BEGIN Dataset excerpt
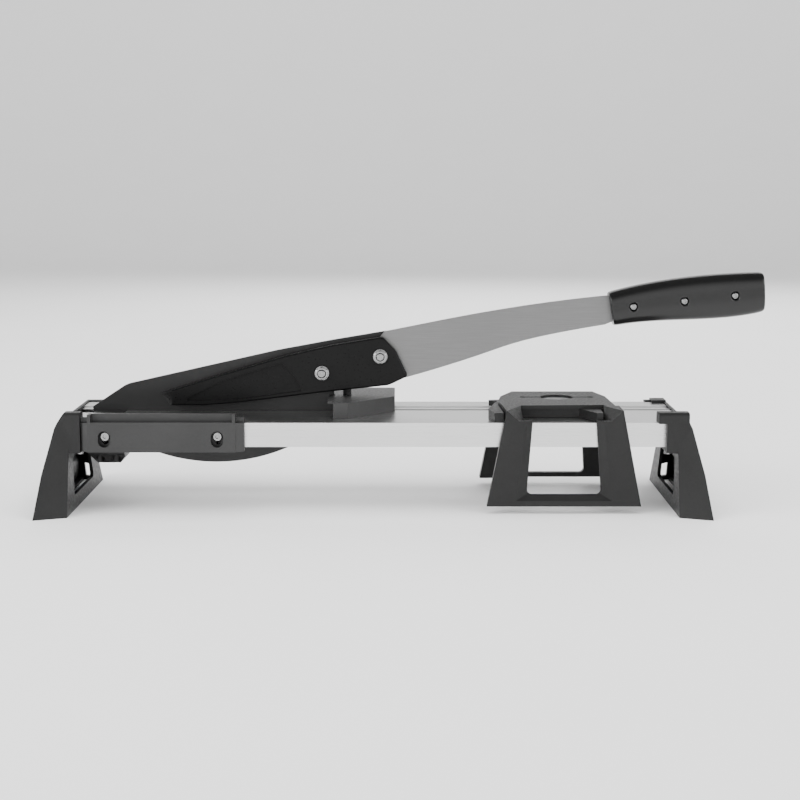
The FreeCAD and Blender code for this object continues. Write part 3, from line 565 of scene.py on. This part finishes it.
def sink_wells(depth, place, radius, deepest):
    """Depth no more than deepest within the radius of a screw, with a smooth step around it."""
    for x, z in (HANDLE_SCREW_PLACES + HANDLE_SHIFT) * MM:
        away = np.hypot(place[..., 0] - x, place[..., 1] - z)
        outside = np.clip((away - radius) / WELL_WALL, 0, 1)
        outside = outside * outside * (3 - 2 * outside)
        sunk = np.minimum(depth, deepest)
        depth = sunk + (depth - sunk) * outside
    return depth


def handle_half(name, side, well_radius, well_depth):
    """Half a handle. Round the section, height goes as cos(t)^(2/p) and depth as sin(t)^(2/p).
    Along the length w, from -1 to 1, both are multiplied by (1 - |w|^q)^(1/q), where q is the
    corner power for height and the end power for depth. The flat inner face closes it."""
    low, high = (np.array(corner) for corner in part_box(name))
    parting = high[1] if side < 0 else low[1]
    thickness = high[1] - low[1]
    w = 2 * along_handle[:, None] - 1
    end = np.clip(1 - np.abs(w) ** END_POWER, 0, 1) ** (1 / END_POWER)
    corner = np.clip(1 - np.abs(w) ** CORNER_POWER, 0, 1) ** (1 / CORNER_POWER)
    t = np.linspace(0.0, math.pi, SECTION_STEPS)[None, :]
    height = np.sign(np.cos(t)) * np.abs(np.cos(t)) ** (2 / SECTION_POWER) * corner
    depth = np.abs(np.sin(t)) ** (2 / SECTION_POWER) * end * thickness
    back_height = np.linspace(-1.0, 1.0, BACK_STEPS)[None, 1:-1] * corner
    height = np.concatenate([height, back_height], axis=1)
    depth = np.concatenate([depth, np.zeros_like(back_height)], axis=1)
    share = (height[..., None] + 1) / 2
    place = bottom_line[:, None, :] * (1 - share) + top_line[:, None, :] * share
    depth = sink_wells(depth, place, well_radius, thickness - well_depth)
    points = np.stack([place[..., 0], parting + side * depth, place[..., 1]], axis=-1)
    mesh = grid_mesh(name + "_crowned", points, close_v=True)
    shape = bmesh.new()
    shape.from_mesh(mesh)
    bmesh.ops.remove_doubles(shape, verts=shape.verts, dist=WELD)
    bmesh.ops.recalc_face_normals(shape, faces=shape.faces)
    shape.to_mesh(mesh)
    shape.free()
    mesh.materials.append(grip_plastic)
    mesh.shade_smooth()
    return stand_in(add_object(name + "_crowned", mesh), name, "lever")


for name, side, well_radius, well_depth in (("front_handle_scale", -1, 3.2 * MM, 3.0 * MM),
                                            ("rear_handle_scale", 1, 4.2 * MM, 3.6 * MM)):
    piece = handle_half(name, side, well_radius, well_depth)
    print(piece.name, "faces:", len(piece.data.polygons))

# %% [markdown]
# A real hexagon nut is turned before it is cut to length: a cone takes off its six corners, so
# each flat ends in a shallow arc. The surface is a profile turned round the bolt, where the radius
# is the smaller of two: the hexagon's radius in that direction, and the cone's radius at that
# height. A nut stops wherever it is tight. Ours have a corner straight up, a twelfth of a turn
# from the engineering model's, whose corners lie along the table.

# %% Nuts
NUT_ACROSS_FLATS, NUT_BORE = 10.0 * MM, 3.0 * MM
NUT_ANGLES = 96
SIXTH_TURN = math.pi / 3
CONE_START, CONE_SLOPE = 0.96, math.tan(math.radians(60))
# Up the nut's profile: the share of its height, and of the way from the bore to the outside.
NUT_RISE = np.array([0.22, 0.0, 0.0, 0.04, 0.1, 0.18, 0.3, 0.5, 1.0, 1.0])[:, None]
NUT_REACH = np.array([0.0, 0.42, 0.93, 1.0, 1.0, 1.0, 1.0, 1.0, 1.0, 0.0])[:, None]


def nut_points(centre_x, centre_z, front, back):
    """Nut round a Y axis: the radius is flat/cos(angle from the flat's middle), cut by a cone at
    30 degrees to its front face, and the bore closes the ring."""
    half = NUT_ACROSS_FLATS / 2
    angle = np.linspace(0, 2 * math.pi, NUT_ANGLES, endpoint=False)[None, :]
    hexagon = half / np.cos((angle + SIXTH_TURN / 2) % SIXTH_TURN - SIXTH_TURN / 2)
    cone = half * CONE_START + NUT_RISE * (back - front) * CONE_SLOPE
    radius = NUT_BORE + (np.minimum(hexagon, cone) - NUT_BORE) * NUT_REACH
    y = front + NUT_RISE * (back - front) + 0 * angle
    return np.stack([centre_x + radius * np.cos(angle), y, centre_z + radius * np.sin(angle)],
                    axis=-1)


def nut_pair(name):
    """The two nuts of the lever's bolts. The centres come from the box round the engineering
    model's pair: it ends at a corner of each nut along X and at a flat of each along Z."""
    low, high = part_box(name)
    corner, half = NUT_ACROSS_FLATS / math.sqrt(3), NUT_ACROSS_FLATS / 2
    centres = ((low[0] + corner, low[2] + half), (high[0] - corner, high[2] - half))
    shape = bmesh.new()
    for x, z in centres:
        nut = grid_mesh("nut", nut_points(x, z, low[1], high[1]), close_u=True, close_v=True)
        shape.from_mesh(nut)
        bpy.data.meshes.remove(nut)
    bmesh.ops.recalc_face_normals(shape, faces=shape.faces)
    mesh = bpy.data.meshes.new(name + "_turned")
    shape.to_mesh(mesh)
    shape.free()
    mesh.materials.append(fastener_steel)
    mesh.shade_smooth()
    mesh.set_sharp_from_angle(angle=SHARP)
    return stand_in(add_object(name + "_turned", mesh), name, "lever")


piece = nut_pair("lever_nuts")
print(piece.name, "faces:", len(piece.data.polygons))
END Dataset excerpt
▶ Set problem
Go through the listing and print each line exactly as it appears.

▶ Written solution
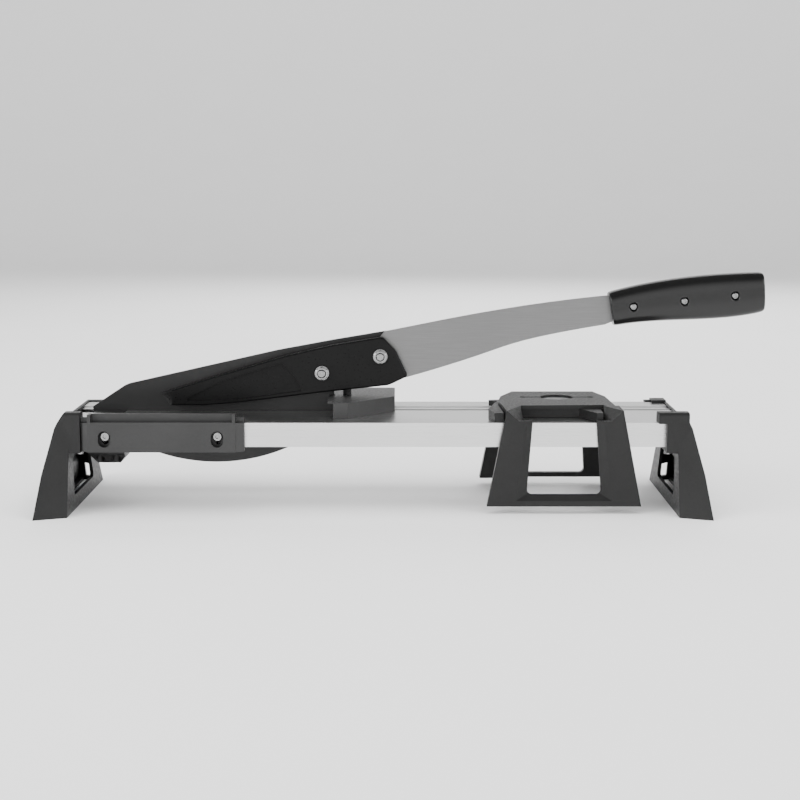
The FreeCAD and Blender code for this object continues. Write part 3, from line 565 of scene.py on. This part finishes it.
def sink_wells(depth, place, radius, deepest):
    """Depth no more than deepest within the radius of a screw, with a smooth step around it."""
    for x, z in (HANDLE_SCREW_PLACES + HANDLE_SHIFT) * MM:
        away = np.hypot(place[..., 0] - x, place[..., 1] - z)
        outside = np.clip((away - radius) / WELL_WALL, 0, 1)
        outside = outside * outside * (3 - 2 * outside)
        sunk = np.minimum(depth, deepest)
        depth = sunk + (depth - sunk) * outside
    return depth


def handle_half(name, side, well_radius, well_depth):
    """Half a handle. Round the section, height goes as cos(t)^(2/p) and depth as sin(t)^(2/p).
    Along the length w, from -1 to 1, both are multiplied by (1 - |w|^q)^(1/q), where q is the
    corner power for height and the end power for depth. The flat inner face closes it."""
    low, high = (np.array(corner) for corner in part_box(name))
    parting = high[1] if side < 0 else low[1]
    thickness = high[1] - low[1]
    w = 2 * along_handle[:, None] - 1
    end = np.clip(1 - np.abs(w) ** END_POWER, 0, 1) ** (1 / END_POWER)
    corner = np.clip(1 - np.abs(w) ** CORNER_POWER, 0, 1) ** (1 / CORNER_POWER)
    t = np.linspace(0.0, math.pi, SECTION_STEPS)[None, :]
    height = np.sign(np.cos(t)) * np.abs(np.cos(t)) ** (2 / SECTION_POWER) * corner
    depth = np.abs(np.sin(t)) ** (2 / SECTION_POWER) * end * thickness
    back_height = np.linspace(-1.0, 1.0, BACK_STEPS)[None, 1:-1] * corner
    height = np.concatenate([height, back_height], axis=1)
    depth = np.concatenate([depth, np.zeros_like(back_height)], axis=1)
    share = (height[..., None] + 1) / 2
    place = bottom_line[:, None, :] * (1 - share) + top_line[:, None, :] * share
    depth = sink_wells(depth, place, well_radius, thickness - well_depth)
    points = np.stack([place[..., 0], parting + side * depth, place[..., 1]], axis=-1)
    mesh = grid_mesh(name + "_crowned", points, close_v=True)
    shape = bmesh.new()
    shape.from_mesh(mesh)
    bmesh.ops.remove_doubles(shape, verts=shape.verts, dist=WELD)
    bmesh.ops.recalc_face_normals(shape, faces=shape.faces)
    shape.to_mesh(mesh)
    shape.free()
    mesh.materials.append(grip_plastic)
    mesh.shade_smooth()
    return stand_in(add_object(name + "_crowned", mesh), name, "lever")


for name, side, well_radius, well_depth in (("front_handle_scale", -1, 3.2 * MM, 3.0 * MM),
                                            ("rear_handle_scale", 1, 4.2 * MM, 3.6 * MM)):
    piece = handle_half(name, side, well_radius, well_depth)
    print(piece.name, "faces:", len(piece.data.polygons))

# %% [markdown]
# A real hexagon nut is turned before it is cut to length: a cone takes off its six corners, so
# each flat ends in a shallow arc. The surface is a profile turned round the bolt, where the radius
# is the smaller of two: the hexagon's radius in that direction, and the cone's radius at that
# height. A nut stops wherever it is tight. Ours have a corner straight up, a twelfth of a turn
# from the engineering model's, whose corners lie along the table.

# %% Nuts
NUT_ACROSS_FLATS, NUT_BORE = 10.0 * MM, 3.0 * MM
NUT_ANGLES = 96
SIXTH_TURN = math.pi / 3
CONE_START, CONE_SLOPE = 0.96, math.tan(math.radians(60))
# Up the nut's profile: the share of its height, and of the way from the bore to the outside.
NUT_RISE = np.array([0.22, 0.0, 0.0, 0.04, 0.1, 0.18, 0.3, 0.5, 1.0, 1.0])[:, None]
NUT_REACH = np.array([0.0, 0.42, 0.93, 1.0, 1.0, 1.0, 1.0, 1.0, 1.0, 0.0])[:, None]


def nut_points(centre_x, centre_z, front, back):
    """Nut round a Y axis: the radius is flat/cos(angle from the flat's middle), cut by a cone at
    30 degrees to its front face, and the bore closes the ring."""
    half = NUT_ACROSS_FLATS / 2
    angle = np.linspace(0, 2 * math.pi, NUT_ANGLES, endpoint=False)[None, :]
    hexagon = half / np.cos((angle + SIXTH_TURN / 2) % SIXTH_TURN - SIXTH_TURN / 2)
    cone = half * CONE_START + NUT_RISE * (back - front) * CONE_SLOPE
    radius = NUT_BORE + (np.minimum(hexagon, cone) - NUT_BORE) * NUT_REACH
    y = front + NUT_RISE * (back - front) + 0 * angle
    return np.stack([centre_x + radius * np.cos(angle), y, centre_z + radius * np.sin(angle)],
                    axis=-1)


def nut_pair(name):
    """The two nuts of the lever's bolts. The centres come from the box round the engineering
    model's pair: it ends at a corner of each nut along X and at a flat of each along Z."""
    low, high = part_box(name)
    corner, half = NUT_ACROSS_FLATS / math.sqrt(3), NUT_ACROSS_FLATS / 2
    centres = ((low[0] + corner, low[2] + half), (high[0] - corner, high[2] - half))
    shape = bmesh.new()
    for x, z in centres:
        nut = grid_mesh("nut", nut_points(x, z, low[1], high[1]), close_u=True, close_v=True)
        shape.from_mesh(nut)
        bpy.data.meshes.remove(nut)
    bmesh.ops.recalc_face_normals(shape, faces=shape.faces)
    mesh = bpy.data.meshes.new(name + "_turned")
    shape.to_mesh(mesh)
    shape.free()
    mesh.materials.append(fastener_steel)
    mesh.shade_smooth()
    mesh.set_sharp_from_angle(angle=SHARP)
    return stand_in(add_object(name + "_turned", mesh), name, "lever")


piece = nut_pair("lever_nuts")
print(piece.name, "faces:", len(piece.data.polygons))